Given problem ▸ Can you restate the lines of the entries below, word for word, from the first one through the line that includes "FOLD_SEAM = 8.0"?

Stored data ▸

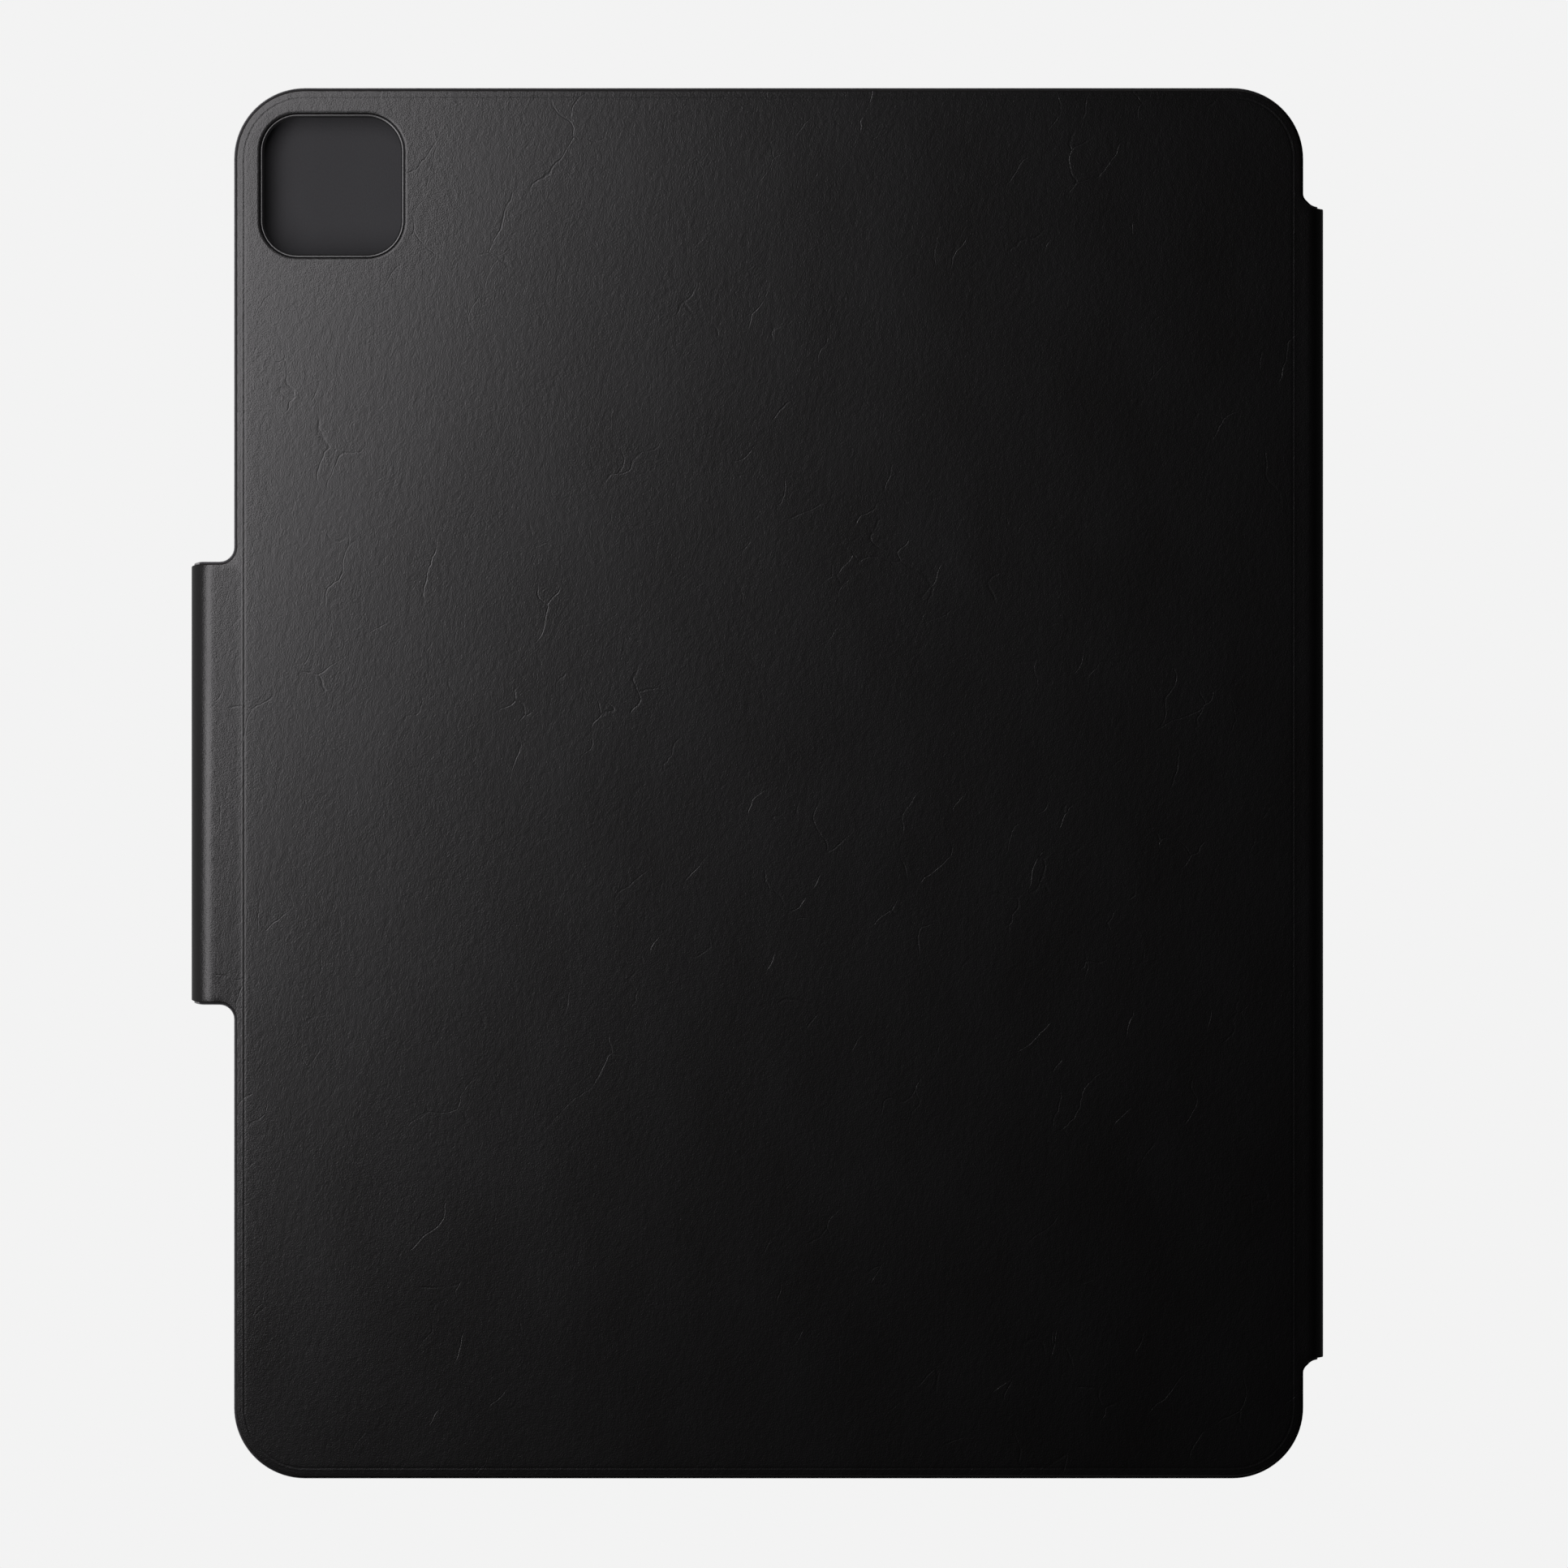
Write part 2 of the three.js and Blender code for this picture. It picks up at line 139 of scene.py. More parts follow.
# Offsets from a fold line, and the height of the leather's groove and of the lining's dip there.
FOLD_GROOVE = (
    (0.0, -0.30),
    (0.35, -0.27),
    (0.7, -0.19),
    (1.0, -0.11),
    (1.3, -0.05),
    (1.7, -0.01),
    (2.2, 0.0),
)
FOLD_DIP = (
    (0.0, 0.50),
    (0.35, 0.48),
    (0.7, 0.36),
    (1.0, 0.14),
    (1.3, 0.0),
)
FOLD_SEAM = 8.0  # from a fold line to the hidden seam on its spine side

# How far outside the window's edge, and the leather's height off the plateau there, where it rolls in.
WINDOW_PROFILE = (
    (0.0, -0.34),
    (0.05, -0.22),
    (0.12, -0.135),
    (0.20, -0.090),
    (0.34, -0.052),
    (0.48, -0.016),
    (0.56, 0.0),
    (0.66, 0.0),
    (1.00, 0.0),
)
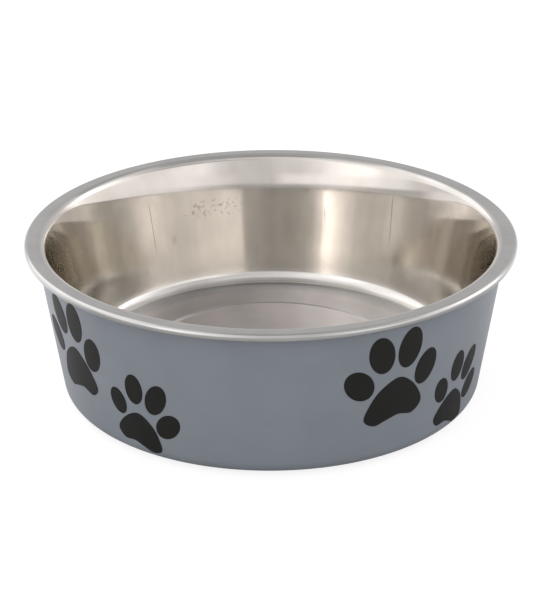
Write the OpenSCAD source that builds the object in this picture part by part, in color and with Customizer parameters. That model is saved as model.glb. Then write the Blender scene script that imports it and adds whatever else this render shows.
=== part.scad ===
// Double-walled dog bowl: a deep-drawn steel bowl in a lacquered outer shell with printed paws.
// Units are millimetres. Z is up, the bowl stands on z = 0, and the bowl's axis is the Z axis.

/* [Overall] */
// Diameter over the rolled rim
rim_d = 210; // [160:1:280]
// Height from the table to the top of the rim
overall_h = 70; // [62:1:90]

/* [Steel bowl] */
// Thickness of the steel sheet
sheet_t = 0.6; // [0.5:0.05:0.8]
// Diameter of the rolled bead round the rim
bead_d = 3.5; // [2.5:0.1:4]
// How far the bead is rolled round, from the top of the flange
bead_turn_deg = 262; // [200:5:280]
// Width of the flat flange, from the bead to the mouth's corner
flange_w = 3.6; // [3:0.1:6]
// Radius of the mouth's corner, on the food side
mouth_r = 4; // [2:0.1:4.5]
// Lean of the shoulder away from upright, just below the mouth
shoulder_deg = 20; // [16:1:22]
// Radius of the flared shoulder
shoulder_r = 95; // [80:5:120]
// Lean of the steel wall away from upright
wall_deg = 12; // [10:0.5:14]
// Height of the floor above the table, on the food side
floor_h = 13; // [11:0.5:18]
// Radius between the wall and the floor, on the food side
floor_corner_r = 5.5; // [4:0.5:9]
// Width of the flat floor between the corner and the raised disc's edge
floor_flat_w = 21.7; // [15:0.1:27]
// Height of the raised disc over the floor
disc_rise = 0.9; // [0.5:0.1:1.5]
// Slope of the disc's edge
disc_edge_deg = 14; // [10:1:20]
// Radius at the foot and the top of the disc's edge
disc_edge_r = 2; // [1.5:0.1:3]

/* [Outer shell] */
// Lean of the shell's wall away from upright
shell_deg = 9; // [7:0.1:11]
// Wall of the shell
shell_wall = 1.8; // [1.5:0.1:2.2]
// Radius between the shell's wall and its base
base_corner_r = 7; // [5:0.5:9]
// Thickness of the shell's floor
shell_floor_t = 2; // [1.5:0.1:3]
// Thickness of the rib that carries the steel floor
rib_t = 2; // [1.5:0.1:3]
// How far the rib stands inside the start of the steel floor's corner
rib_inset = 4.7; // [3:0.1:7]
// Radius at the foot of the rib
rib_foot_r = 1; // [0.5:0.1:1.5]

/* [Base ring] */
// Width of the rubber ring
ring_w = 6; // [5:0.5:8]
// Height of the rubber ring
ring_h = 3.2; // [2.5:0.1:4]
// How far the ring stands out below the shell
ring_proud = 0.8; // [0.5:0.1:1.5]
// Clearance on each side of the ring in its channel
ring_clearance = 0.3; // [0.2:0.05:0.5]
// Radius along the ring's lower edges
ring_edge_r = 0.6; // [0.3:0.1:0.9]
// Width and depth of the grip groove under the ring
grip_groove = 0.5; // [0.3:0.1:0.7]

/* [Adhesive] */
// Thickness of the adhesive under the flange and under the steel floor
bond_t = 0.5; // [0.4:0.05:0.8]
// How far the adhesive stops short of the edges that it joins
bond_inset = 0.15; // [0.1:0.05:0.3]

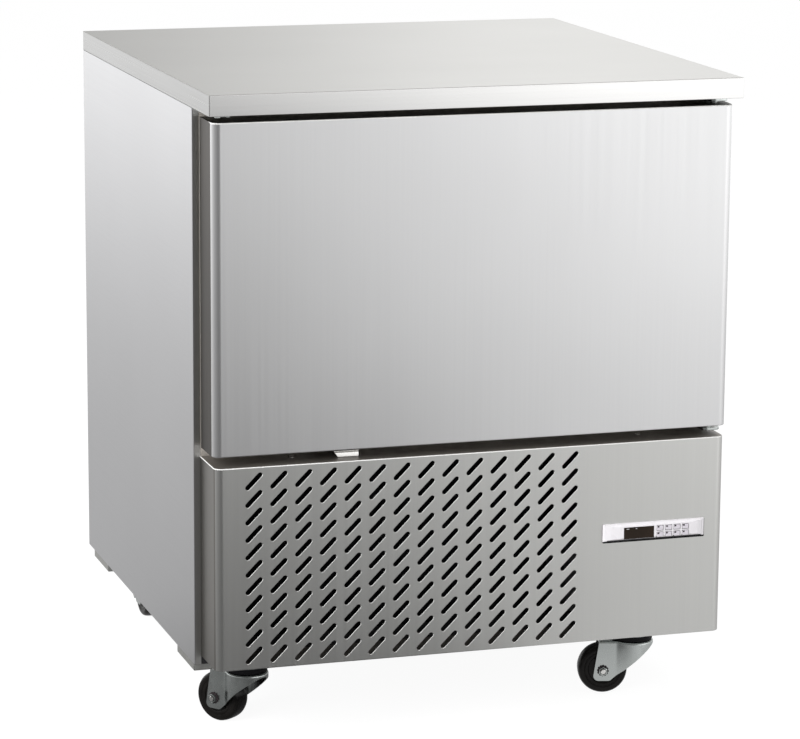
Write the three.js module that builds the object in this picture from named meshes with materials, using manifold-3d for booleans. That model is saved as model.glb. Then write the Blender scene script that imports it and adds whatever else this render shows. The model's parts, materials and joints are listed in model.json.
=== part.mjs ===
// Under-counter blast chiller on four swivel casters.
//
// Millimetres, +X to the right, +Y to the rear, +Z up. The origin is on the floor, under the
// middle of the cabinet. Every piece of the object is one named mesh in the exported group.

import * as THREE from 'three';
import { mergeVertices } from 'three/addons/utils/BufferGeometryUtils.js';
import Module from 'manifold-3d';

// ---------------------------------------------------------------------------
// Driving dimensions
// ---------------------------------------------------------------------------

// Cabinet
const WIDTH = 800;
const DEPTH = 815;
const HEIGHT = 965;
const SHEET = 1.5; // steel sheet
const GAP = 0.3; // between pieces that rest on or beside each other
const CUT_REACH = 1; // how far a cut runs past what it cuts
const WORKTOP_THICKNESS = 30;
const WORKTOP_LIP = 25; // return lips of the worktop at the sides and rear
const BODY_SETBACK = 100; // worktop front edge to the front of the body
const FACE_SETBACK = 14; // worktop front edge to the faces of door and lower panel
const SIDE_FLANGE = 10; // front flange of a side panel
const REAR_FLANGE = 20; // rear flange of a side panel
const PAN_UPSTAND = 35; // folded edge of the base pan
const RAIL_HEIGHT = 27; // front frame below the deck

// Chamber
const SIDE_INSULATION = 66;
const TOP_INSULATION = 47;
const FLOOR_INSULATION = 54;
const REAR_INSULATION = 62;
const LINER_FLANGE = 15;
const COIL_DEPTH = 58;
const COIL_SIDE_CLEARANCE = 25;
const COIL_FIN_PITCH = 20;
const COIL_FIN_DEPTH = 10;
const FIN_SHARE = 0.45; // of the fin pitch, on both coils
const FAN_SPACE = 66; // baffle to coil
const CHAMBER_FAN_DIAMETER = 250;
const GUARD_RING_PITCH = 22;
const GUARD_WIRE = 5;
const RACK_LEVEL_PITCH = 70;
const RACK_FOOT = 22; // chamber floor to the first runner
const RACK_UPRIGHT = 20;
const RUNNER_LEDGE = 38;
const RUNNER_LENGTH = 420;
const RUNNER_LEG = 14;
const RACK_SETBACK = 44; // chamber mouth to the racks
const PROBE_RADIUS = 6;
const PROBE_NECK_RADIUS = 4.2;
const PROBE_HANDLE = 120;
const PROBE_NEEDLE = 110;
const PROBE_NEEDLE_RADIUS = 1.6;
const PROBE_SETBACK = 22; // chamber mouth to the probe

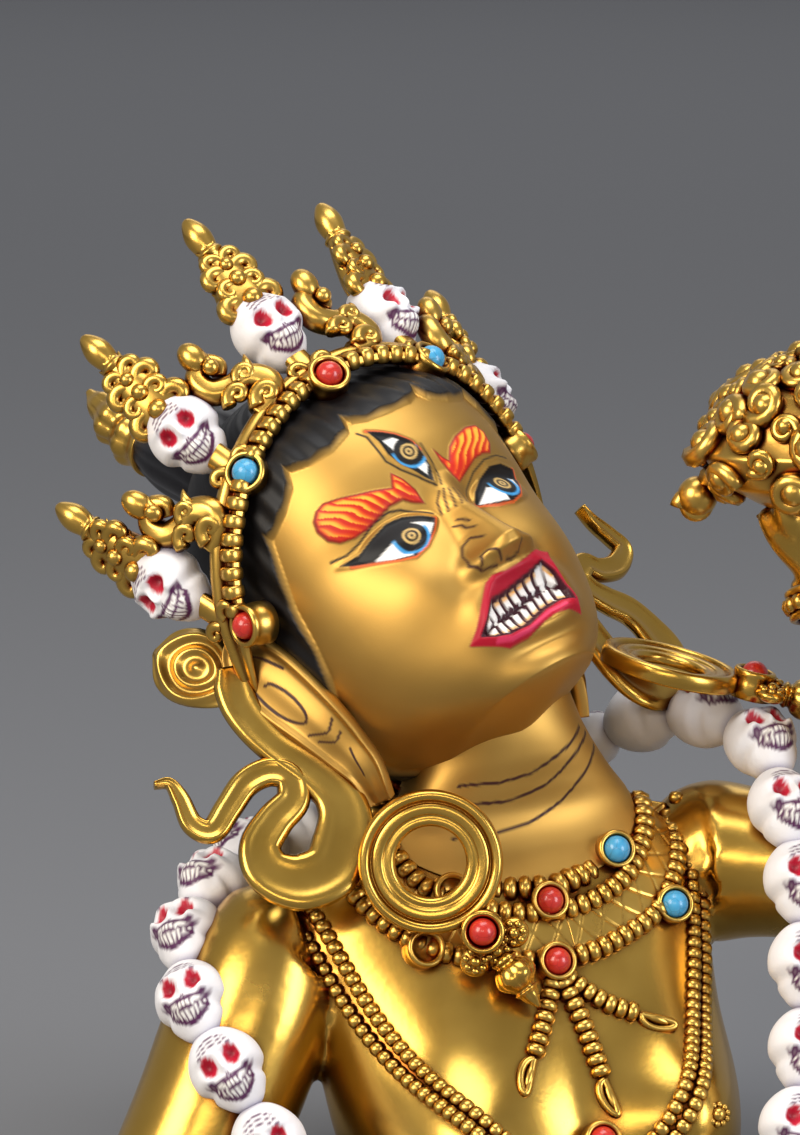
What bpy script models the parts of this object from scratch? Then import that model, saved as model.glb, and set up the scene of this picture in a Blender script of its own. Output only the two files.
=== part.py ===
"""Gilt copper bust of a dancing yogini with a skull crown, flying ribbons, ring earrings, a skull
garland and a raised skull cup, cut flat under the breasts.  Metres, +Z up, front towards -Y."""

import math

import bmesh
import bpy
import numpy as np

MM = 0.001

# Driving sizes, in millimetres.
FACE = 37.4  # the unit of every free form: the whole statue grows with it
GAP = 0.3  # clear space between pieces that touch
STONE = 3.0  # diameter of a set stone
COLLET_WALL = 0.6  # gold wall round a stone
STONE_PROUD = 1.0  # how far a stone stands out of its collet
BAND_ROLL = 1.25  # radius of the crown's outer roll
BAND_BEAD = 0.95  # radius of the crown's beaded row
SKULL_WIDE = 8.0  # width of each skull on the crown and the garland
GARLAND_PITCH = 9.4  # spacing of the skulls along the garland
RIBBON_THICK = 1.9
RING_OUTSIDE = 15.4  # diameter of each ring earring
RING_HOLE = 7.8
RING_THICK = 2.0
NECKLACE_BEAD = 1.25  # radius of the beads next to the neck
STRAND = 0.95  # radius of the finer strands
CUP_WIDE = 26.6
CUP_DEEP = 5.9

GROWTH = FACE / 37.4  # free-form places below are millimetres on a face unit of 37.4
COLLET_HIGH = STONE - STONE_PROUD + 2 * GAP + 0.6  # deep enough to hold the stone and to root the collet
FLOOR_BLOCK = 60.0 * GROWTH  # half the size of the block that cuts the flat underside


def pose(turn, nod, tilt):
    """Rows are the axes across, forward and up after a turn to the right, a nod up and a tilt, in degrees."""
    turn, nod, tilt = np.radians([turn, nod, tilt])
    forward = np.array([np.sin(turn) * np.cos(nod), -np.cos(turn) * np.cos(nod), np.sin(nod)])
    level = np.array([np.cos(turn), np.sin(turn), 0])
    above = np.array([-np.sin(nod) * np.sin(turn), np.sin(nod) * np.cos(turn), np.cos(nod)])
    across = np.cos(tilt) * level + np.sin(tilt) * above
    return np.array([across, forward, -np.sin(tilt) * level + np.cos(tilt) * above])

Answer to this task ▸
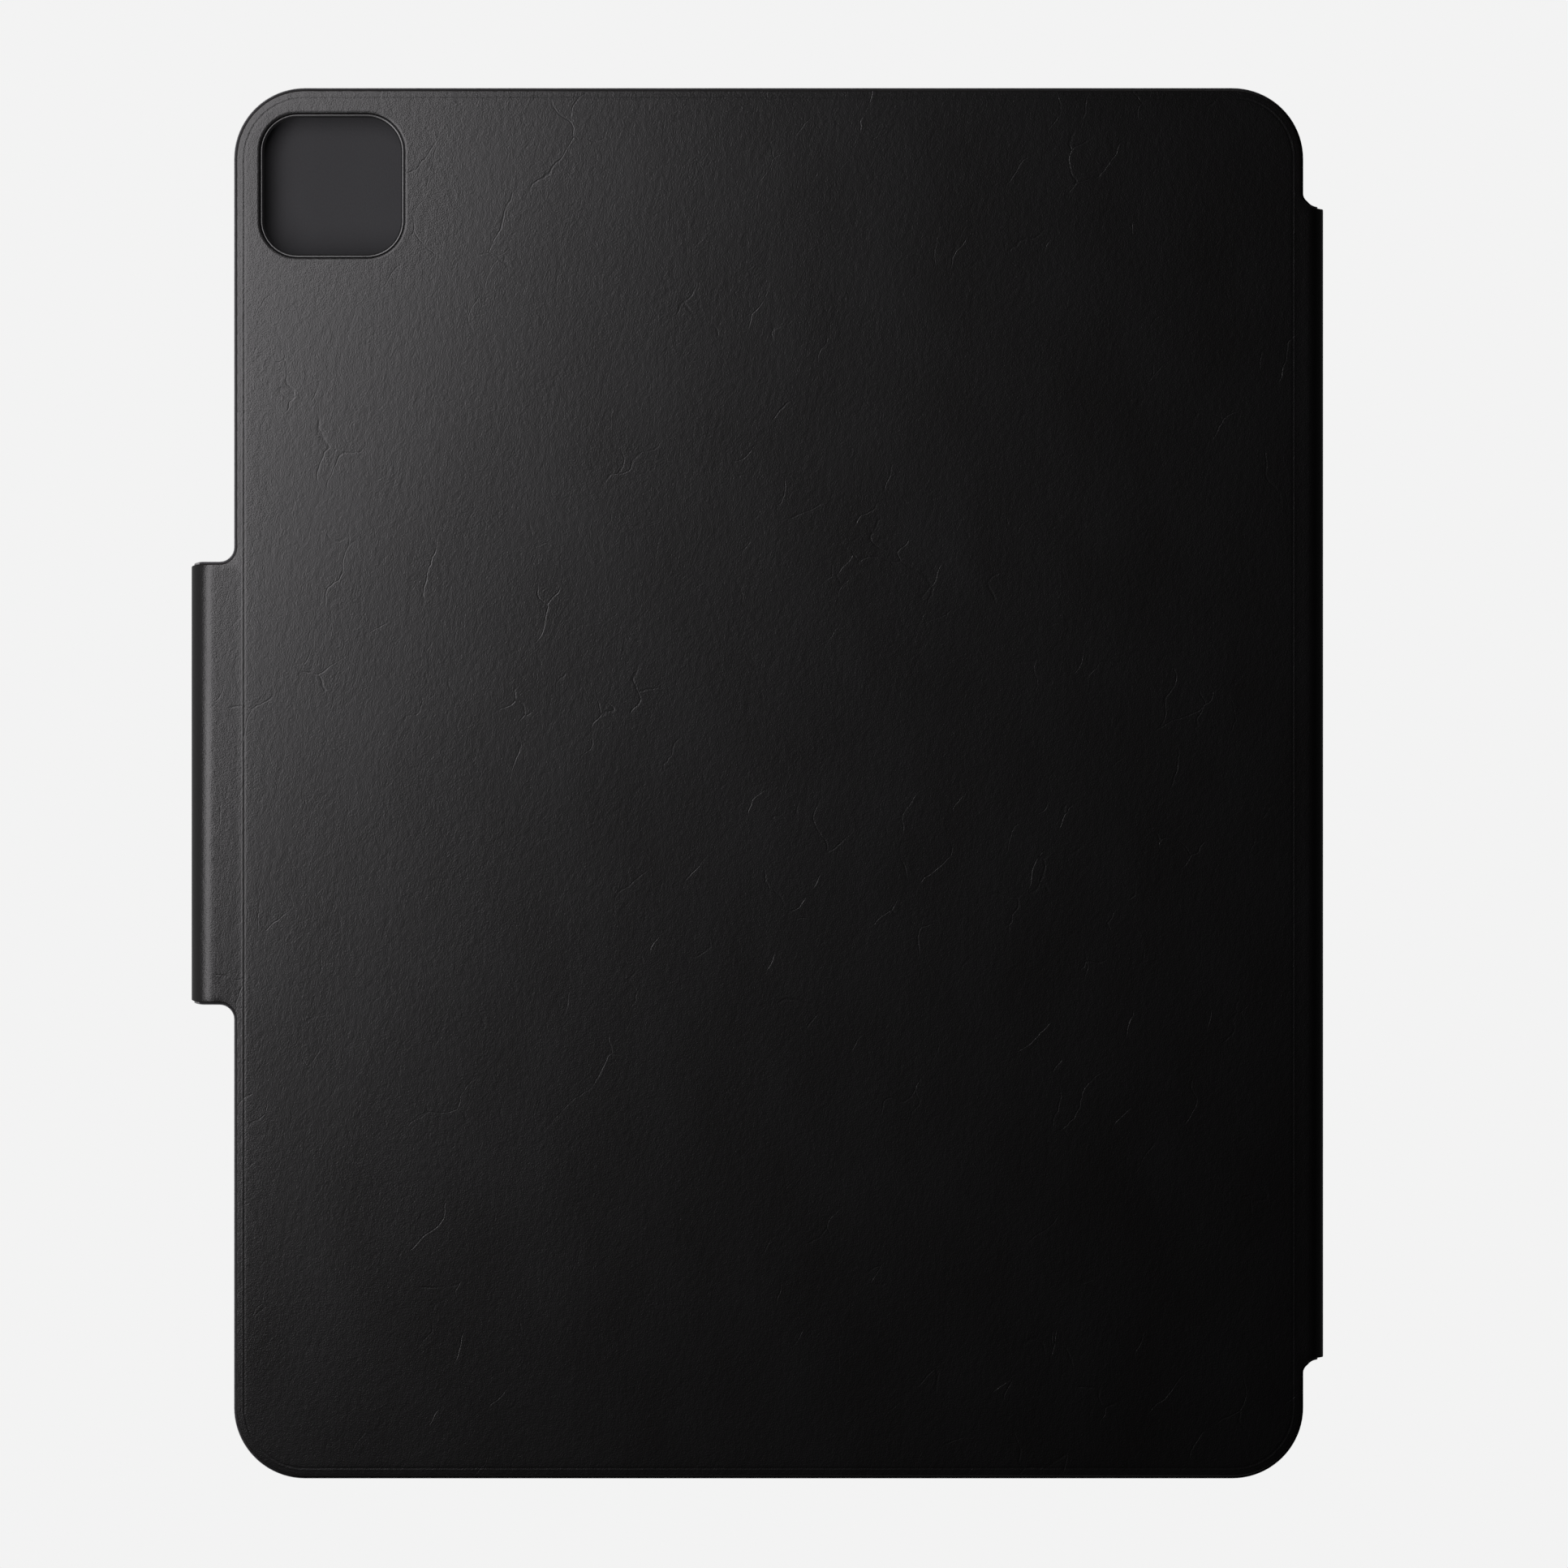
Write part 2 of the three.js and Blender code for this picture. It picks up at line 139 of scene.py. More parts follow.
# Offsets from a fold line, and the height of the leather's groove and of the lining's dip there.
FOLD_GROOVE = (
    (0.0, -0.30),
    (0.35, -0.27),
    (0.7, -0.19),
    (1.0, -0.11),
    (1.3, -0.05),
    (1.7, -0.01),
    (2.2, 0.0),
)
FOLD_DIP = (
    (0.0, 0.50),
    (0.35, 0.48),
    (0.7, 0.36),
    (1.0, 0.14),
    (1.3, 0.0),
)
FOLD_SEAM = 8.0  # from a fold line to the hidden seam on its spine side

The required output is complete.